▸ **What is expected**:
Return all lines with the word "materials" in them.

--- start ---

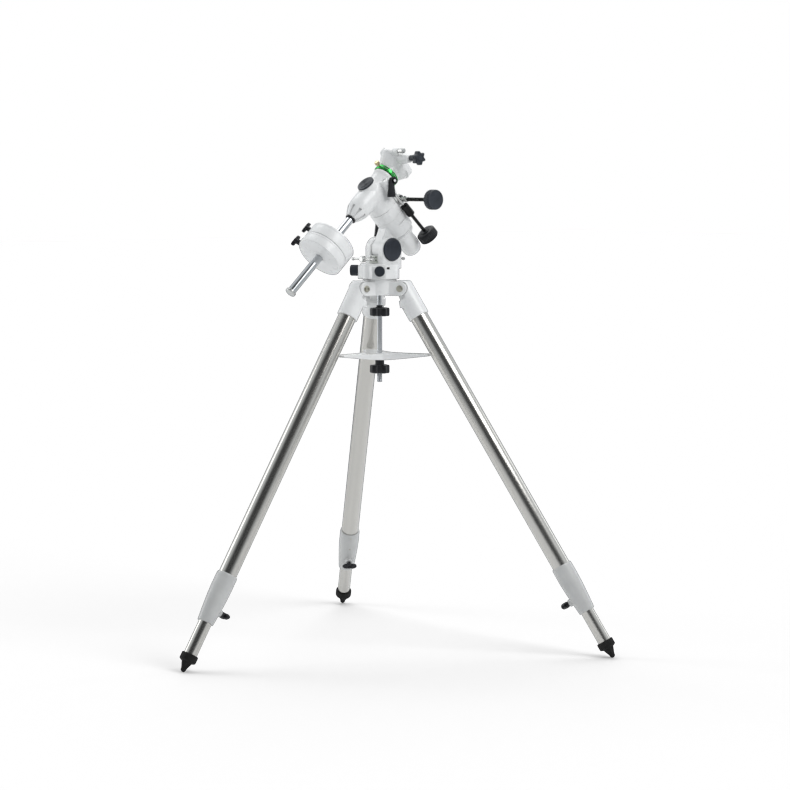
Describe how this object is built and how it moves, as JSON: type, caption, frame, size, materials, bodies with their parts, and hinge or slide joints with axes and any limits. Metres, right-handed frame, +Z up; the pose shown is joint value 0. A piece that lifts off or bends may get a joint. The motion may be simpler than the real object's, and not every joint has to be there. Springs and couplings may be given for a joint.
{
  "type": "equatorial telescope mount on tripod",
  "caption": "Tripod with telescoping steel legs and tray, carrying a German equatorial head with polar and declination axes, worm controls, dovetail saddle and a bar with round counterweights.",
  "frame": {"origin": "centre of the footprint's box, on the ground the feet stand on", "axes": "+Z up, -X towards north with the polar axis in the XZ plane, -Y the side of the control knobs"},
  "size_m": [0.9362, 1.0738, 1.2565],
  "materials": {
    "white_paint": "semi-gloss white enamel over cast aluminium with fine orange peel",
    "leg_tubes": "satin stainless tube with fine lengthwise grain",
    "collars": "satin light grey paint",
    "black_plastic": "moulded blue-black plastic, lightly textured",
    "altitude_caps": "smooth glossy blue-black",
    "steel": "turned bright steel",
    "chrome_bar": "hard-chromed ground bar",
    "brass": "turned brass",
    "green_circle": "green anodised ring with fine graduations",
    "rubber": "matt black moulded rubber"
  },
  "bodies": {
    "tripod_head": {"tripod_hub": "white_paint", "leg_hinge_bolt_1": "steel", "leg_hinge_bolt_2": "steel", "leg_hinge_bolt_3": "steel"},
    "leg_1": {"leg_casting_1": "white_paint", "upper_leg_tube_1": "leg_tubes", "leg_clamp_collar_1": "collars"},
    "lower_leg_1": {"lower_leg_tube_1": "leg_tubes", "leg_foot_1": "rubber"},
    "clamp_screw_1": {"leg_clamp_screw_1": "black_plastic"},
    "leg_2": {"leg_casting_2": "white_paint", "upper_leg_tube_2": "leg_tubes", "leg_clamp_collar_2": "collars"},
    "lower_leg_2": {"lower_leg_tube_2": "leg_tubes", "leg_foot_2": "rubber"},
    "clamp_screw_2": {"leg_clamp_screw_2": "black_plastic"},
    "leg_3": {"leg_casting_3": "white_paint", "upper_leg_tube_3": "leg_tubes", "leg_clamp_collar_3": "collars"},
    "lower_leg_3": {"lower_leg_tube_3": "leg_tubes", "leg_foot_3": "rubber"},
    "clamp_screw_3": {"leg_clamp_screw_3": "black_plastic"},
    "fixing_rod": {"centre_rod": "steel", "head_fixing_knob": "black_plastic"},
    "tray": {"accessory_tray": "white_paint"},
    "tray_nut": {"tray_knob": "black_plastic"},
    "azimuth": {"azimuth_base": "white_paint", "altitude_axle": "altitude_caps", "altitude_cap": "altitude_caps"},
    "azimuth_screw_west": {"azimuth_knob_west": "black_plastic"},
    "azimuth_screw_east": {"azimuth_knob_east": "black_plastic"},
    "latitude_screw_north": {"latitude_bolt_north": "steel"},
    "latitude_screw_south": {"latitude_bolt_south": "steel"},
    "ra_body": {"ra_housing": "white_paint"},
    "ra_clutch": {"ra_clutch_lever": "black_plastic"},
    "ra_worm": {"ra_worm_shaft": "steel", "ra_control_knob": "black_plastic"},
    "ra_circle": {"ra_setting_circle": "white_paint"},
    "scope_cap": {"polar_scope_cap": "white_paint"},
    "dec_body": {"ra_shaft": "steel", "ra_worm_wheel": "brass", "dec_housing": "white_paint", "counterweight_bar": "chrome_bar"},
    "front_cap": {"polar_front_cap": "black_plastic"},
    "dec_worm": {"dec_worm_shaft": "steel", "dec_control_knob": "black_plastic"},
    "dec_clutch": {"dec_clutch_lever": "black_plastic"},
    "dec_axis": {"dec_shaft": "steel", "dec_worm_wheel": "brass", "dovetail_saddle": "white_paint"},
    "dec_circle": {"dec_setting_circle": "green_circle"},
    "circle_screw": {"dec_circle_screw": "brass"},
    "saddle_knob": {"saddle_clamp_knob": "black_plastic"},
    "safety_screw": {"saddle_safety_screw": "steel"},
    "lock_ring": {"bar_lock_ring": "black_plastic"},
    "end_cap": {"bar_end_cap": "steel"},
    "weight_1": {"counterweight_1": "white_paint"},
    "weight_2": {"counterweight_2": "white_paint"},
    "weight_knob_1": {"weight_screw_1": "black_plastic"},
    "weight_knob_2": {"weight_screw_2": "black_plastic"}
  },
  "joints": [
    {"name": "leg_1_fold", "type": "hinge", "parent": "tripod_head", "child": "leg_1", "pos_m": [0.0863, 0, 0.901], "axis": [0, -1, 0], "range_deg": [0, 5]},
    {"name": "leg_1_extend", "type": "slide", "parent": "leg_1", "child": "lower_leg_1", "axis": [-0.5225, 0, -0.8526], "range_m": [0, 0.42]},
    {"name": "leg_1_clamp_turn", "type": "hinge", "parent": "leg_1", "child": "clamp_screw_1", "pos_m": [-0.34358, 0, 0.12296], "axis": [-0.8526, 0, 0.5225], "range_deg": [-720, 0]},
    {"name": "leg_2_fold", "type": "hinge", "parent": "tripod_head", "child": "leg_2", "pos_m": [0.18005, -0.05413, 0.901], "axis": [0.866, 0.5, 0], "range_deg": [0, 5]},
    {"name": "leg_2_extend", "type": "slide", "parent": "leg_2", "child": "lower_leg_2", "axis": [0.2612, -0.4525, -0.8526], "range_m": [0, 0.42]},
    {"name": "leg_2_clamp_turn", "type": "hinge", "parent": "leg_2", "child": "clamp_screw_2", "pos_m": [0.39498, -0.42641, 0.12296], "axis": [0.4263, -0.7384, 0.5225], "range_deg": [-720, 0]},
    {"name": "leg_3_fold", "type": "hinge", "parent": "tripod_head", "child": "leg_3", "pos_m": [0.18005, 0.05413, 0.901], "axis": [-0.866, 0.5, 0], "range_deg": [0, 5]},
    {"name": "leg_3_extend", "type": "slide", "parent": "leg_3", "child": "lower_leg_3", "axis": [0.2612, 0.4525, -0.8526], "range_m": [0, 0.42]},
    {"name": "leg_3_clamp_turn", "type": "hinge", "parent": "leg_3", "child": "clamp_screw_3", "pos_m": [0.39498, 0.42641, 0.12296], "axis": [0.4263, 0.7384, 0.5225], "range_deg": [-720, 0]},
    {"name": "head_fixing_turn", "type": "hinge", "parent": "tripod_head", "child": "fixing_rod", "pos_m": [0.1488, 0, 0.841], "axis": [0, 0, 1], "range_deg": [-1800, 0]},
    {"name": "tray_drop", "type": "slide", "parent": "tripod_head", "child": "tray", "axis": [0, 0, -1], "range_m": [0, 0.037]},
    {"name": "tray_nut_turn", "type": "hinge", "parent": "tray", "child": "tray_nut", "pos_m": [0.1488, 0, 0.7], "axis": [0, 0, 1], "range_deg": [-1800, 0]},
    {"name": "azimuth_turn", "type": "hinge", "parent": "tripod_head", "child": "azimuth", "pos_m": [0.1488, 0, 0.924], "axis": [0, 0, 1], "range_deg": [-10, 10]},
    {"name": "azimuth_knob_west_turn", "type": "hinge", "parent": "azimuth", "child": "azimuth_screw_west", "pos_m": [0.10809, -0.04938, 0.945], "axis": [-0.6361, -0.7716, 0], "range_deg": [-1080, 0]},
    {"name": "azimuth_knob_east_turn", "type": "hinge", "parent": "azimuth", "child": "azimuth_screw_east", "pos_m": [0.10809, 0.04938, 0.945], "axis": [-0.6361, 0.7716, 0], "range_deg": [-1080, 0]},
    {"name": "latitude_bolt_north_turn", "type": "hinge", "parent": "azimuth", "child": "latitude_screw_north", "pos_m": [0.0958, 0, 0.9745], "axis": [-1, 0, 0], "range_deg": [-1080, 0]},
    {"name": "latitude_bolt_south_turn", "type": "hinge", "parent": "azimuth", "child": "latitude_screw_south", "pos_m": [0.2018, 0, 0.9745], "axis": [1, 0, 0], "range_deg": [-1080, 0]},
    {"name": "altitude_tilt", "type": "hinge", "parent": "azimuth", "child": "ra_body", "pos_m": [0.1613, 0, 0.998], "axis": [0, 1, 0], "range_deg": [-22, 20]},
    {"name": "ra_turn", "type": "hinge", "parent": "ra_body", "child": "dec_body", "pos_m": [0.1248, 0, 1.14], "axis": [-0.682, 0, 0.7314], "range_deg": [-70, 0]},
    {"name": "ra_worm_turn", "type": "hinge", "parent": "ra_body", "child": "ra_worm", "pos_m": [0.1978, 0, 1.1233], "axis": [0, -1, 0], "range_deg": [-10080, 0]},
    {"name": "ra_clutch_swing", "type": "hinge", "parent": "ra_body", "child": "ra_clutch", "pos_m": [0.19027, 0.044, 1.06979], "axis": [0, 1, 0], "range_deg": [-45, 45]},
    {"name": "ra_circle_turn", "type": "hinge", "parent": "ra_body", "child": "ra_circle", "pos_m": [0.21823, 0, 1.03981], "axis": [-0.682, 0, 0.7314], "continuous": true},
    {"name": "scope_cap_pull", "type": "slide", "parent": "ra_body", "child": "scope_cap", "axis": [0.682, 0, -0.7314], "range_m": [0, 0.04]},
    {"name": "front_cap_pull", "type": "slide", "parent": "dec_body", "child": "front_cap", "axis": [-0.682, 0, 0.7314], "range_m": [0, 0.025]},
    {"name": "dec_turn", "type": "hinge", "parent": "dec_body", "child": "dec_axis", "pos_m": [0.1248, 0, 1.14], "axis": [0.7314, 0, 0.682], "continuous": true},
    {"name": "dec_worm_turn", "type": "hinge", "parent": "dec_body", "child": "dec_worm", "pos_m": [0.14564, -0.0349, 1.15944], "axis": [0.6998, -0.0558, -0.7121], "continuous": true},
    {"name": "dec_clutch_swing", "type": "hinge", "parent": "dec_body", "child": "dec_clutch", "pos_m": [0.15472, -0.049, 1.17023], "axis": [0, -1, 0], "range_deg": [-30, 45]},
    {"name": "dec_circle_turn", "type": "hinge", "parent": "dec_axis", "child": "dec_circle", "pos_m": [0.17014, 0, 1.18228], "axis": [0.7314, 0, 0.682], "continuous": true},
    {"name": "circle_screw_turn", "type": "hinge", "parent": "dec_circle", "child": "circle_screw", "pos_m": [0.14164, 0, 1.21314], "axis": [-0.682, 0, 0.7314], "range_deg": [-720, 0]},
    {"name": "saddle_knob_turn", "type": "hinge", "parent": "dec_axis", "child": "saddle_knob", "pos_m": [0.19502, -0.096, 1.22599], "axis": [0, -1, 0], "range_deg": [-1080, 0]},
    {"name": "safety_screw_turn", "type": "hinge", "parent": "dec_axis", "child": "safety_screw", "pos_m": [0.17938, -0.052, 1.24422], "axis": [0, -1, 0], "range_deg": [-1080, 0]},
    {"name": "lock_ring_turn", "type": "hinge", "parent": "dec_body", "child": "lock_ring", "pos_m": [0.05481, 0, 1.07473], "axis": [0.7314, 0, 0.682], "range_deg": [-720, 0]},
    {"name": "end_cap_turn", "type": "hinge", "parent": "dec_body", "child": "end_cap", "pos_m": [-0.13337, 0, 0.89926], "axis": [0.7314, 0, 0.682], "range_deg": [-1080, 0]},
    {"name": "weight_1_slide", "type": "slide", "parent": "dec_body", "child": "weight_1", "axis": [0.7314, 0, 0.682], "range_m": [0, 0.071]},
    {"name": "weight_2_slide", "type": "slide", "parent": "dec_body", "child": "weight_2", "axis": [0.7314, 0, 0.682], "range_m": [-0.118, 0]},
    {"name": "weight_knob_1_turn", "type": "hinge", "parent": "weight_1", "child": "weight_knob_1", "pos_m": [-0.03907, 0.05822, 1.05399], "axis": [-0.4384, 0.766, 0.4701], "range_deg": [-720, 0]},
    {"name": "weight_knob_2_turn", "type": "hinge", "parent": "weight_2", "child": "weight_knob_2", "pos_m": [-0.07234, 0.05822, 1.02296], "axis": [-0.4384, 0.766, 0.4701], "range_deg": [-720, 0]}
  ],
  "couplings": [
    {"joint": "leg_2_fold", "follows": "leg_1_fold", "ratio": 1},
    {"joint": "leg_3_fold", "follows": "leg_1_fold", "ratio": 1},
    {"joint": "tray_drop", "follows": "leg_1_fold", "m_per_rad": 0.41},
    {"joint": "ra_worm_turn", "follows": "ra_turn", "ratio": 144},
    {"joint": "dec_worm_turn", "follows": "dec_turn", "ratio": 144}
  ]
}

--- end ---

▸ **Written solution**:
Describe how this object is built and how it moves, as JSON: type, caption, frame, size, materials, bodies with their parts, and hinge or slide joints with axes and any limits. Metres, right-handed frame, +Z up; the pose shown is joint value 0. A piece that lifts off or bends may get a joint. The motion may be simpler than the real object's, and not every joint has to be there. Springs and couplings may be given for a joint.
  "materials": {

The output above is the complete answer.